## YOUR INSTRUCTIONS
Write out each line in which the string "that" is present.

## GIVEN DATA
* begin *

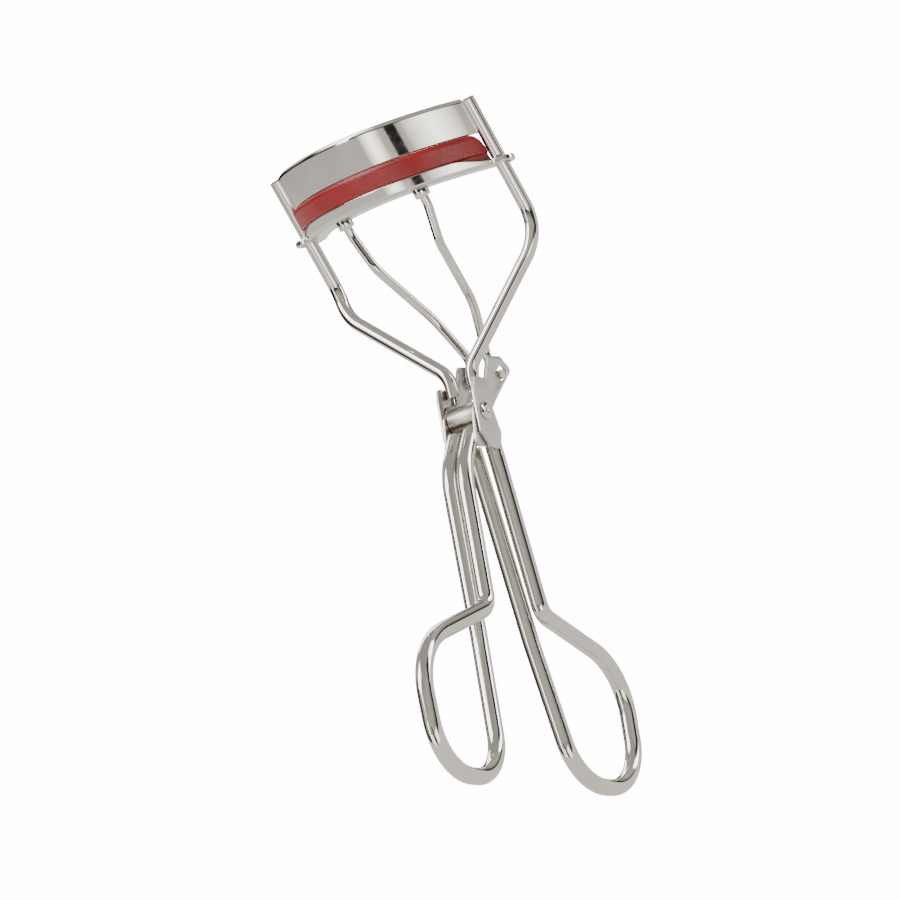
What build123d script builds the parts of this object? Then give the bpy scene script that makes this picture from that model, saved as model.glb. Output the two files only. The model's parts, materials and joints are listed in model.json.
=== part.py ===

* end *
* begin *

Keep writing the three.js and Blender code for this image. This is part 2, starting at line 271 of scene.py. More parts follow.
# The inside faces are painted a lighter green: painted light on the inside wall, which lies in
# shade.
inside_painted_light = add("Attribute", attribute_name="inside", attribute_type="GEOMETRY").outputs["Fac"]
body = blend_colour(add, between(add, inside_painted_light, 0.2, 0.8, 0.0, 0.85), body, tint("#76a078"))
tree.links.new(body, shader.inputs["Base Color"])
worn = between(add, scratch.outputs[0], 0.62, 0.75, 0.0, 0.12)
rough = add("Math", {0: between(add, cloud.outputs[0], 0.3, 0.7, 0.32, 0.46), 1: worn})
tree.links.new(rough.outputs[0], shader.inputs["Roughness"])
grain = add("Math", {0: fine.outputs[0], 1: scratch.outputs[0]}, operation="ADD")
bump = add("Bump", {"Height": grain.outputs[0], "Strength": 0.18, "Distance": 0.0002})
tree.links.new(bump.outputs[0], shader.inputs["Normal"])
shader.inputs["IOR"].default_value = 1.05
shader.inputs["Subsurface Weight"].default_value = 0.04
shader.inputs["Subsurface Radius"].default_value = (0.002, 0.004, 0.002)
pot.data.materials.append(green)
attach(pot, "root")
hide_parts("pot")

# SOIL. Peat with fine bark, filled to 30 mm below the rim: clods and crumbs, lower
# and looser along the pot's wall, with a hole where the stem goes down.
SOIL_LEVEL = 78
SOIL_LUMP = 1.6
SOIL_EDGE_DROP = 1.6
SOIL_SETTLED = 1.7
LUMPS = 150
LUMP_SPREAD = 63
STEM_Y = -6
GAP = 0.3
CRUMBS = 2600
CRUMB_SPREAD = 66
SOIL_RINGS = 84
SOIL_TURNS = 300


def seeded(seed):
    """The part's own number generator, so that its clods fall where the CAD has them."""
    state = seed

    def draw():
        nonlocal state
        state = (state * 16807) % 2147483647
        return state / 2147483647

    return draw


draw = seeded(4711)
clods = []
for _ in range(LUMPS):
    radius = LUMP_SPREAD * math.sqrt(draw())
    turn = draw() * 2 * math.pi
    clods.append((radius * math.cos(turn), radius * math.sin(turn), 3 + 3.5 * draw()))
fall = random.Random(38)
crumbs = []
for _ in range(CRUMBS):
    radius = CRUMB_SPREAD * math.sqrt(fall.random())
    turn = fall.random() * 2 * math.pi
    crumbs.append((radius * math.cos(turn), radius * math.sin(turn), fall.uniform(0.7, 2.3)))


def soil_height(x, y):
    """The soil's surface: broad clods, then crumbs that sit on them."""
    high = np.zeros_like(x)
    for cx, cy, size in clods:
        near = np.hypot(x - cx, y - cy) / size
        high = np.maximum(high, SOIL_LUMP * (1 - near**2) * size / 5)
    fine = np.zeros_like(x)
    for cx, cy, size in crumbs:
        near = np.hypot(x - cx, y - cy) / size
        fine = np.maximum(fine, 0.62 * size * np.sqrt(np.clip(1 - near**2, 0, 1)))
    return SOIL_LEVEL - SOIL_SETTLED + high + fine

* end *

## THE RESULT
What build123d script builds the parts of this object? Then give the bpy scene script that makes this picture from that model, saved as model.glb. Output the two files only. The model's parts, materials and joints are listed in model.json.
    """The part's own number generator, so that its clods fall where the CAD has them."""
    """The soil's surface: broad clods, then crumbs that sit on them."""